As distorções, resultado da falta de transparência são muitas, incluindo transferências de recursos por deputados e senadores para estados que não são o seu de origem (o que explica?) destinação de recursos sem prestação de contas etc. São muitos os denunciados sob suspeita  envolvimento de usos indevidos de emendas e outros ainda sob investigação da Policia Federal.

É fato que medidas que tenham por objetivo tornar o uso de emendas parlamentares, que são recursos públicos e não privados, mais transparentes e rastreáveis, terá como uma de suas consequências à indignação de quem não fez, não faz ou pretende fazer, o uso correto dessas emendas, e não por acaso os partidos e parlamentares da extrema direita e do Centrão já anunciaram o objetivo de “atrapalharem o governo” como represália por não poderem usar o orçamento como pretendem.

Trata-se de um grande desafio para o governo Lula nos dois anos que ainda restam de mandato. Um governo que não tem maioria no Congresso Nacional e com o poder e os achaques da direita, extrema direita e do Centrão (seus aliados) no Congresso Nacional põe em risco à própria governabilidade.

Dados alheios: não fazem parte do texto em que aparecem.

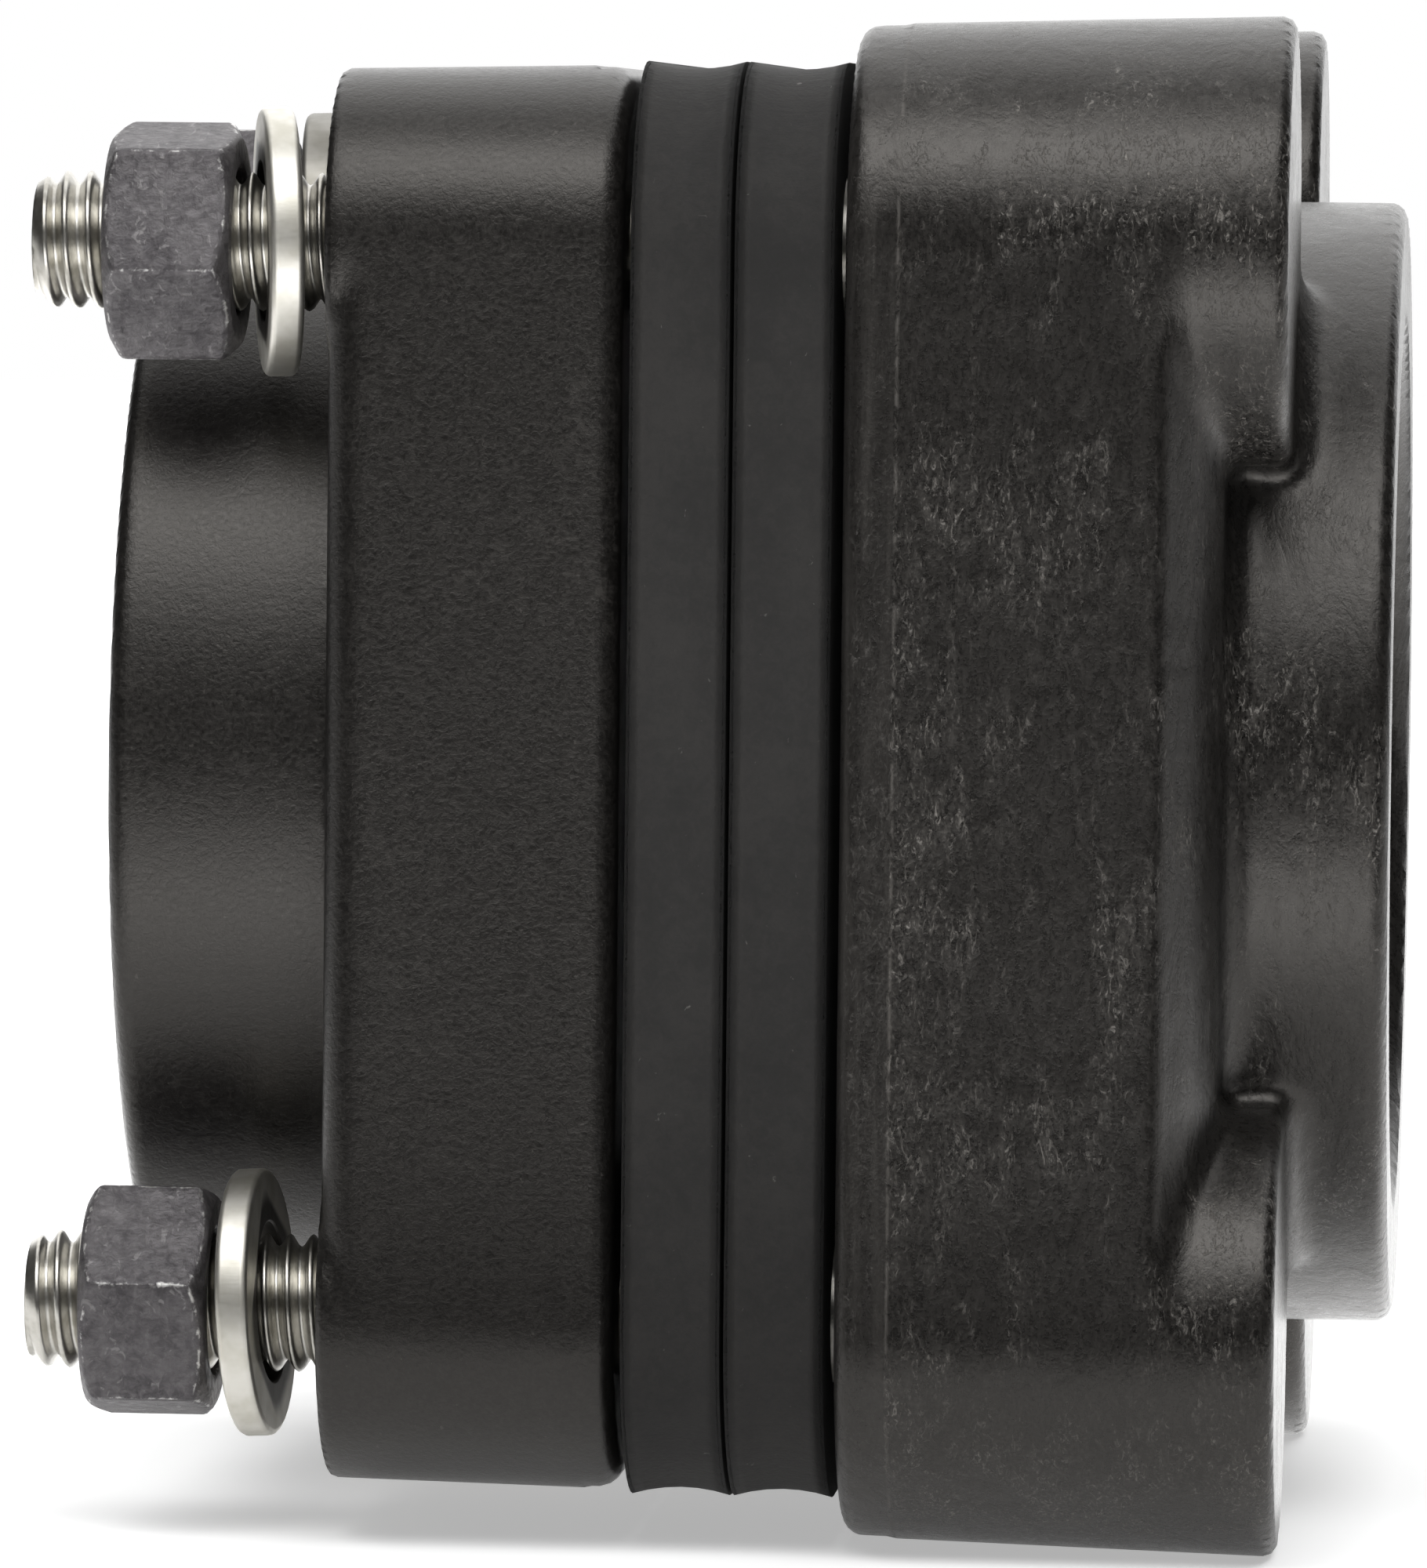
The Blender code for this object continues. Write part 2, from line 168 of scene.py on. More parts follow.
def makeScuffedPlastic():
    look = mouldedLook
    material, shader, place = newMaterial("scuffedPlastic", mouldedShine)
    x, y, z = place.parts()
    upright = place.stretched((1.0, 1.0, 0.42))
    cloudy = place.noise(0.055, 3, 0.55, 0.5)
    patches = upright.noise(0.30, 5, 0.62, 0.9)
    mottle = upright.noise(1.35, 6, 0.72, 0.7)
    grain = place.noise(3.6, 4, 0.7)
    fibres = upright.noise(2.2, 5, 0.75, 1.6)
    streaks = place.stretched((1.0, 1.0, 0.06)).noise(1.1, 4, 0.6)
    fromLine = x - 1000 * sealX - look["partingTo"]
    skin = fromLine.within(-0.3, 0.0)
    # The thin lighter line along the parting line is partly rubbed plastic and partly a painted highlight,
    # standing in for the light caught by the small step there
    line = (1 - abs(fromLine) * 5).upper(0.0) * mottle.within(0.40, 0.60)
    scuffed = (patches * 0.75 + cloudy * 0.65).within(0.64, 0.88)
    speckle = (mottle * 0.6 + grain * 0.4).within(0.42, 0.80)
    hairs = fibres.within(0.52, 0.70) * (0.10 + scuffed * 1.3)
    edge = (1 - skin) * (0.03 + streaks.within(0.40, 0.70) * 0.20)
    amount = (speckle * (0.12 + scuffed * 0.88) * (0.30 + skin * 0.70)).upper(line).upper(edge)
    color = (mottle * 0.4 + grain * 0.6).within(0.34, 0.72).mix(look["deep"], look["worn"])
    color = (amount * 0.75).mix(color, look["rubbed"])
    color = (hairs * (0.08 + skin * 0.50)).mix(color, look["scratch"])
    roughness = 0.17 + mottle * 0.14 + amount * 0.20 + grain * 0.08
    dents = (cloudy * 2.0 + patches * 0.7 + mottle * 0.25).bump(0.0004, 0.35)
    normal = (grain + hairs * 0.9).bump(0.00005, 0.5, dents)
    feed(shader, color=color, roughness=roughness, normal=normal)
    return material


def makeSatinPlastic():
    look = mouldedLook
    material, shader, place = newMaterial("satinPlastic", mouldedShine)
    cloudy = place.noise(0.06, 3, 0.5)
    mottle = place.noise(0.8, 5, 0.65, 0.5)
    grain = place.noise(2.8, 4, 0.72, 0.4)
    dust = place.noise(1.9, 2, 0.5).within(0.72, 0.77)
    fine = (grain * 0.7 + mottle * 0.3).within(0.36, 0.72)
    color = fine.mix(look["deep"], look["worn"])
    rubbed = dust * 0.35 + cloudy.within(0.5, 0.7) * mottle.within(0.5, 0.7) * 0.20
    color = rubbed.mix(color, look["rubbed"])
    roughness = 0.26 + cloudy * 0.06 + fine * 0.10
    normal = (grain * 1.6 + mottle).bump(0.00006, 0.45)
    feed(shader, color=color, roughness=roughness, normal=normal)
    return material


def makeGasketRubber():
    material, shader, place = newMaterial("gasketRubber", {"IOR": 1.5})
    cloudy = place.noise(0.12, 4, 0.6)
    mottle = place.noise(1.1, 5, 0.7, 0.6)
    grain = place.noise(3.4, 4, 0.7)
    cuts = place.stretched((0.25, 1.6, 1.6)).noise(1.4, 3, 0.6)
    specks = place.noise(1.3, 3, 0.6, 0.8).within(0.70, 0.78)
    skin = (cloudy * 0.4 + mottle * 0.3 + grain * 0.3).within(0.38, 0.64)
    color = skin.mix((0.0078, 0.0071, 0.0064), (0.0200, 0.0184, 0.0168))
    color = (specks * 0.45).mix(color, (0.22, 0.21, 0.20))
    roughness = 0.66 + grain * 0.20
    normal = (grain + mottle * 0.8 + cuts * 0.8).bump(0.00008, 0.7)
    feed(shader, color=color, roughness=roughness, normal=normal)
    return material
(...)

O STF toma uma decisão correta, tendo como objetivo a existência de critérios de publicidade, transparência e rastreamento de emendas parlamentares, impondo limites à “farra das emendas” sem controle e transparência e o governo não pode ficar refém de um Congresso que promete retaliar caso as emendas não sejam liberadas, conforme os critérios estabelecidos apenas por eles mesmos.